● **WHAT IS EXPECTED**: Locate each line below that includes "joints" and reproduce it.

Rows from a dataset:
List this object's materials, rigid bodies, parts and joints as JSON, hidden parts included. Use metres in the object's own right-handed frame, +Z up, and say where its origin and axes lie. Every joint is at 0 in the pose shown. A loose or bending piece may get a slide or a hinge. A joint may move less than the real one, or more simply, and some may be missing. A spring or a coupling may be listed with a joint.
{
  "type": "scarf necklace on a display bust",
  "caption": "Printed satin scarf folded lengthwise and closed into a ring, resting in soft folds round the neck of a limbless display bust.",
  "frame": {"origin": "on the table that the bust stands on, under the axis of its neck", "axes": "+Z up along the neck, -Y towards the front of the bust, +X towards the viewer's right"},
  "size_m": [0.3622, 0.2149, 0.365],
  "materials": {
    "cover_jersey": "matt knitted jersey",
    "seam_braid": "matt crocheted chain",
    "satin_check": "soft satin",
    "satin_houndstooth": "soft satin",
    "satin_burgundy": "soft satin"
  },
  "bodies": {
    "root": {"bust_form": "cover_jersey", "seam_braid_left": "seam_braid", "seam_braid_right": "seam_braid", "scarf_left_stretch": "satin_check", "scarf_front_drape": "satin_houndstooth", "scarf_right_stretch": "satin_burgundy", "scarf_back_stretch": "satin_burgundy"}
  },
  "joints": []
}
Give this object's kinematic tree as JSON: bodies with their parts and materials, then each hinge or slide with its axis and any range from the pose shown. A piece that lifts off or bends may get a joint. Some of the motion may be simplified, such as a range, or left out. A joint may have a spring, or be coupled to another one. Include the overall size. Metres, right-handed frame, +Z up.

● **FINAL RESULT**:
List this object's materials, rigid bodies, parts and joints as JSON, hidden parts included. Use metres in the object's own right-handed frame, +Z up, and say where its origin and axes lie. Every joint is at 0 in the pose shown. A loose or bending piece may get a slide or a hinge. A joint may move less than the real one, or more simply, and some may be missing. A spring or a coupling may be listed with a joint.
  "joints": []